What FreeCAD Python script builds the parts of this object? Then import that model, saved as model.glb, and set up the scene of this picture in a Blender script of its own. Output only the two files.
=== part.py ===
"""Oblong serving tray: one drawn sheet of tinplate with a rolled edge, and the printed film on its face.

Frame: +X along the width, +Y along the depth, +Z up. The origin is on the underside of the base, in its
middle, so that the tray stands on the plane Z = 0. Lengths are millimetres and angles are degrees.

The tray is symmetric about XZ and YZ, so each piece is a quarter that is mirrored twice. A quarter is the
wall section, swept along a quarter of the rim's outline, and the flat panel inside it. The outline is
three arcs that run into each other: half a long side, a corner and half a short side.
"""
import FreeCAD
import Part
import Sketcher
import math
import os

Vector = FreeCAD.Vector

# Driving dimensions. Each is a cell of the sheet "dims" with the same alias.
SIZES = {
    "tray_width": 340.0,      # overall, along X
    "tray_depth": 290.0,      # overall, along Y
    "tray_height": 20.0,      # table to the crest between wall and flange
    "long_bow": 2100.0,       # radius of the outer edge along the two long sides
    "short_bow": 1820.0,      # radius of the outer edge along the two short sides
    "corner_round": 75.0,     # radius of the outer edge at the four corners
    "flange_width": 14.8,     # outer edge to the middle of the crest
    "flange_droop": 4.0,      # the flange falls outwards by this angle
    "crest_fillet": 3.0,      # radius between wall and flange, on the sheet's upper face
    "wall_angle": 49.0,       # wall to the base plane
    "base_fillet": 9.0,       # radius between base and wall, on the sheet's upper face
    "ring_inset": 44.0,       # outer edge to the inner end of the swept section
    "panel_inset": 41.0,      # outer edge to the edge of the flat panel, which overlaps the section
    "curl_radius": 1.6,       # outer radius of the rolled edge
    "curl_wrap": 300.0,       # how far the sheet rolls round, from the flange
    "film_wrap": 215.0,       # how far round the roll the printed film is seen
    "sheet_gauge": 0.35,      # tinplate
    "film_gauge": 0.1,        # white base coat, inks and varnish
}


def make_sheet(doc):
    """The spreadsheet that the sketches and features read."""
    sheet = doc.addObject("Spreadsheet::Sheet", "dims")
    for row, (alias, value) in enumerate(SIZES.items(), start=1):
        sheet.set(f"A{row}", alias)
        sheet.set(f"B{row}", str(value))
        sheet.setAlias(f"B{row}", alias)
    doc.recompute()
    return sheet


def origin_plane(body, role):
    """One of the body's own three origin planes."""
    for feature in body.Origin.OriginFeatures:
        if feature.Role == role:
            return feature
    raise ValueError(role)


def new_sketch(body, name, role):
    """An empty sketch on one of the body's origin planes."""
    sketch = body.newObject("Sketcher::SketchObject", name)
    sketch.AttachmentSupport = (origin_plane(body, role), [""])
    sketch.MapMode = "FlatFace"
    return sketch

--

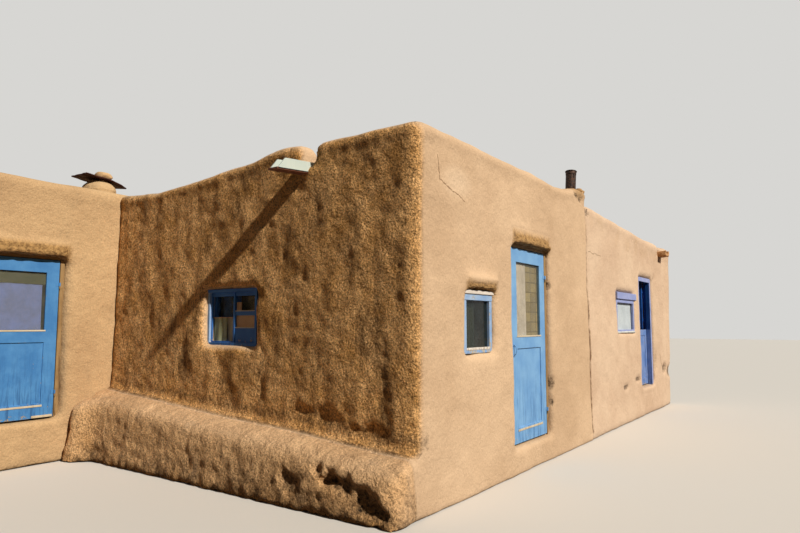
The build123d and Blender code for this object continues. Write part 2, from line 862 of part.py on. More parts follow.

---

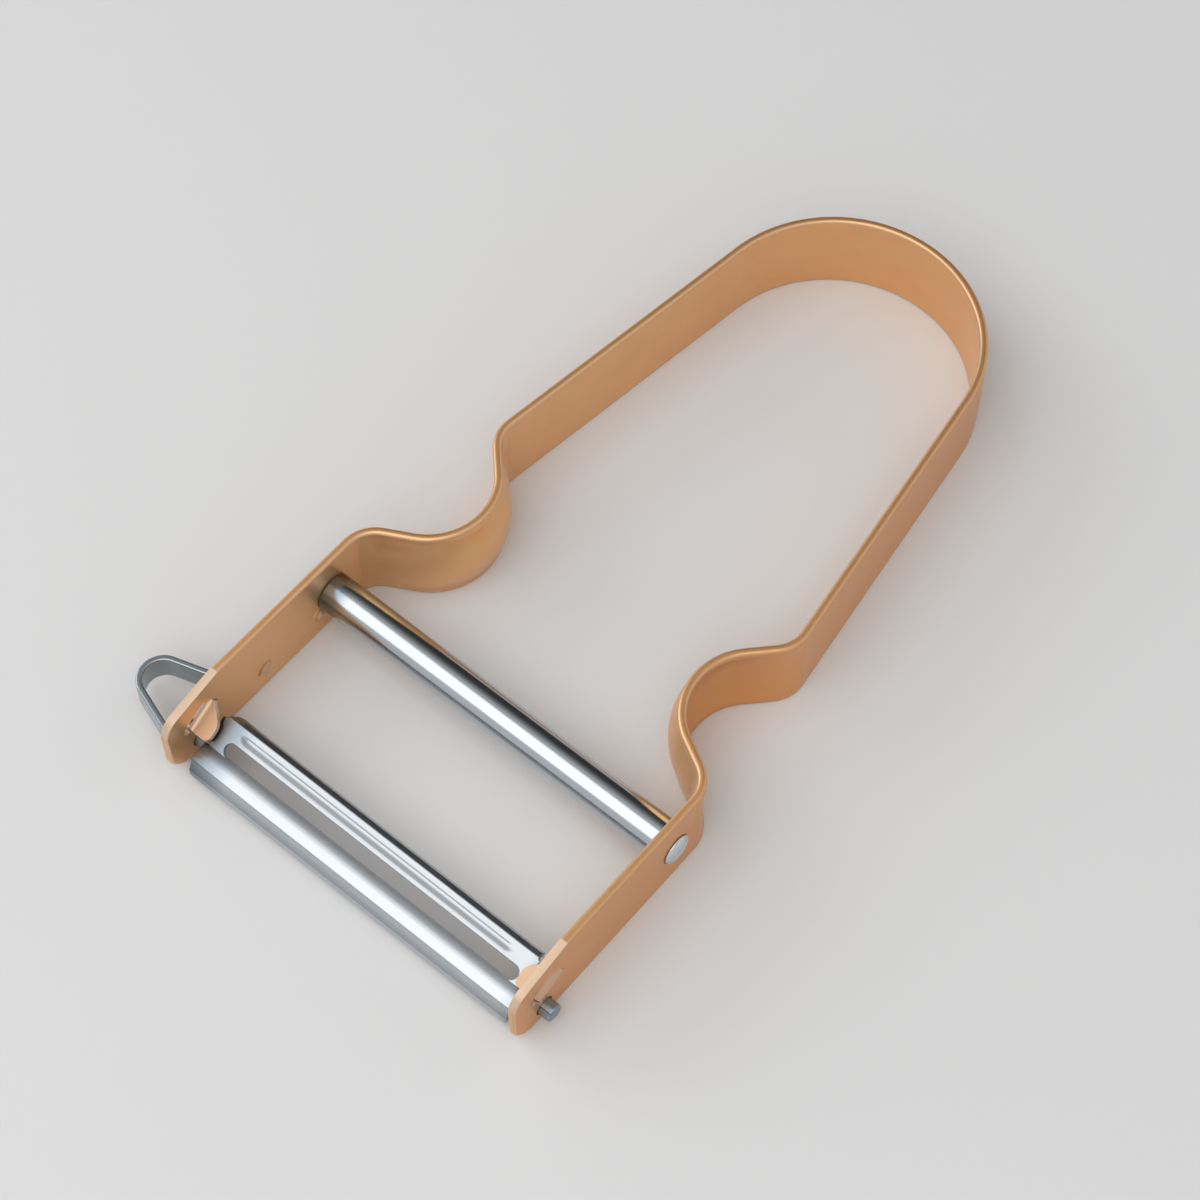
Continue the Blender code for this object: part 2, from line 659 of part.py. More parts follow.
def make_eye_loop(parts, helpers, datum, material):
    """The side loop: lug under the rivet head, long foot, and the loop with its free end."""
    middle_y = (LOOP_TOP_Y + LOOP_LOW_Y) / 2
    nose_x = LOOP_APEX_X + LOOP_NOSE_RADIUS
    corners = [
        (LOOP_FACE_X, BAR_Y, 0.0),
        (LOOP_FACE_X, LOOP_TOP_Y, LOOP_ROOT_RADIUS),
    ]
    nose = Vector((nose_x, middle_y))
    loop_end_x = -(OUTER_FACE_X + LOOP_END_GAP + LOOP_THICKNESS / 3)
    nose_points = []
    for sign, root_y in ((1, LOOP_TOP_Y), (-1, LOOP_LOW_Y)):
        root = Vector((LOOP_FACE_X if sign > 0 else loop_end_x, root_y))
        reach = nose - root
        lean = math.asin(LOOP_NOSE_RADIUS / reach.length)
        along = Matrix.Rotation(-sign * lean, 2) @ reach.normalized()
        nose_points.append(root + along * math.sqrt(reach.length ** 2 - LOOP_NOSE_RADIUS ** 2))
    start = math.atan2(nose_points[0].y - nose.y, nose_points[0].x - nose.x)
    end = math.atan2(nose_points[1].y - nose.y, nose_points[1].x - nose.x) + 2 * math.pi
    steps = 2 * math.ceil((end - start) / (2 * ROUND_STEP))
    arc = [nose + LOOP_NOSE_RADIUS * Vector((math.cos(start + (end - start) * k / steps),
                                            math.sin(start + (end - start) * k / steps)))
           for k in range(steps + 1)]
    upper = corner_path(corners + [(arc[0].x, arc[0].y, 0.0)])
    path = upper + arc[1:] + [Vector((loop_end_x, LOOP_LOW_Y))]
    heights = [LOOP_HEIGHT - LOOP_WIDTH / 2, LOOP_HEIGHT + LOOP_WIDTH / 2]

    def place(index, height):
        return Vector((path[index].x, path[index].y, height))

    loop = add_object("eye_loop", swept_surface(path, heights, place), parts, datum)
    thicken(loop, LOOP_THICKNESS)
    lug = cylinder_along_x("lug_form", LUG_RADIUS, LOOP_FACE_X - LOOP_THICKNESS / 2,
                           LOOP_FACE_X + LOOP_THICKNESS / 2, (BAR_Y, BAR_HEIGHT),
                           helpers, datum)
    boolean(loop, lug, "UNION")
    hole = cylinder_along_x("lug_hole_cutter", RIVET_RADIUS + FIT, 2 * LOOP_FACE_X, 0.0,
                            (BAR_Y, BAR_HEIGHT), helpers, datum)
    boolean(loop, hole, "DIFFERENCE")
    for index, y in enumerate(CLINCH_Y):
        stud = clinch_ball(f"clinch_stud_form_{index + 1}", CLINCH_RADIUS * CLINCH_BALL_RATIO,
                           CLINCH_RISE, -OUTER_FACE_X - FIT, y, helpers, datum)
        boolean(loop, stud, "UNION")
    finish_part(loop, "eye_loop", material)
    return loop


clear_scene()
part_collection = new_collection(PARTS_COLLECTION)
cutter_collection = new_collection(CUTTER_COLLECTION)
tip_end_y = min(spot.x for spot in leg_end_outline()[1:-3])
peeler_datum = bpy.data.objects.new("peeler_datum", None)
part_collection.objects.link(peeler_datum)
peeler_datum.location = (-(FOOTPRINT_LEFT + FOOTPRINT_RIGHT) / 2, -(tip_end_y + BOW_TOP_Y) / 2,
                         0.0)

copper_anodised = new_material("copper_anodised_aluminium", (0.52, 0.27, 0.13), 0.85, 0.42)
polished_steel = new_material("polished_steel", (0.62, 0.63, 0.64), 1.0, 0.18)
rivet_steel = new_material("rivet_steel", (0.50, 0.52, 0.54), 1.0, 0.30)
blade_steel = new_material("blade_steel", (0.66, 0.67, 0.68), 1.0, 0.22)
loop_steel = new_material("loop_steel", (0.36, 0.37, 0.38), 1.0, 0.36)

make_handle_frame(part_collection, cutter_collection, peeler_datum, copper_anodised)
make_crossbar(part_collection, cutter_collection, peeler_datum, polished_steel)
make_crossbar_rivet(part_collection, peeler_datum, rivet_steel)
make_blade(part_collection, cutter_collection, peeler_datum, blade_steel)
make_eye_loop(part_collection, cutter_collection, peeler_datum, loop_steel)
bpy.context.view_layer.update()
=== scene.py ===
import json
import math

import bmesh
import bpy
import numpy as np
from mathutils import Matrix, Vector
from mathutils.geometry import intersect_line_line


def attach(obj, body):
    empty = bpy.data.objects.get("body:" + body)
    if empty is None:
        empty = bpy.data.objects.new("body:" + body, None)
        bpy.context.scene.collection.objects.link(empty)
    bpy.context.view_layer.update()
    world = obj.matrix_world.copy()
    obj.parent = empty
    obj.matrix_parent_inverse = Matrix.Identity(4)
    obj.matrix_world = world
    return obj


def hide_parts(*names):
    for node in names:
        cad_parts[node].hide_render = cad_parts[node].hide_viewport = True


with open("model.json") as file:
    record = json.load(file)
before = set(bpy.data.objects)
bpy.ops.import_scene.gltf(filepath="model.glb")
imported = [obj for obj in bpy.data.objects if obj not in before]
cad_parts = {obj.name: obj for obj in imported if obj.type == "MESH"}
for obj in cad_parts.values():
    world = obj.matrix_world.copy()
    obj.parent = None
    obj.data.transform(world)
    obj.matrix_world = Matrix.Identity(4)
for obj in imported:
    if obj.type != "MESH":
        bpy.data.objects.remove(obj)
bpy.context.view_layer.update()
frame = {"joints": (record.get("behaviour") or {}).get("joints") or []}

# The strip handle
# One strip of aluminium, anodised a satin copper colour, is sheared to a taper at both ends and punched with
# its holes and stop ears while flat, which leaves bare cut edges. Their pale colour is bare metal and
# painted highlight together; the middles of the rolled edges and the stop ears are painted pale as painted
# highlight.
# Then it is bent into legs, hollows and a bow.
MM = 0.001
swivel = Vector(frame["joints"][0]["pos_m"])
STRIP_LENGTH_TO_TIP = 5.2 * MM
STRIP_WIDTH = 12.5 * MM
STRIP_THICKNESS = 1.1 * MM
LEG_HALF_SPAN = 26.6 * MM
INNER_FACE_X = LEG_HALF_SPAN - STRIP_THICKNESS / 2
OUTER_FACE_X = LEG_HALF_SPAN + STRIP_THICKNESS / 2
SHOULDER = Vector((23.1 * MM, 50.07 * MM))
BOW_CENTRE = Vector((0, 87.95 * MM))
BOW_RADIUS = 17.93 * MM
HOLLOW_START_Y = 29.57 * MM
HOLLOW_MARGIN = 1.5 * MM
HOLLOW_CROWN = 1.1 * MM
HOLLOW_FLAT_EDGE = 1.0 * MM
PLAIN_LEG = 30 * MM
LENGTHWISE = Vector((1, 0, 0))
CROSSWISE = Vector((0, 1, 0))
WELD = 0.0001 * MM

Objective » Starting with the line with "What FreeCAD Python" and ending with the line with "middle, so that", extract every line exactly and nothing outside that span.

Task response »
What FreeCAD Python script builds the parts of this object? Then import that model, saved as model.glb, and set up the scene of this picture in a Blender script of its own. Output only the two files.
=== part.py ===
"""Oblong serving tray: one drawn sheet of tinplate with a rolled edge, and the printed film on its face.

Frame: +X along the width, +Y along the depth, +Z up. The origin is on the underside of the base, in its
middle, so that the tray stands on the plane Z = 0. Lengths are millimetres and angles are degrees.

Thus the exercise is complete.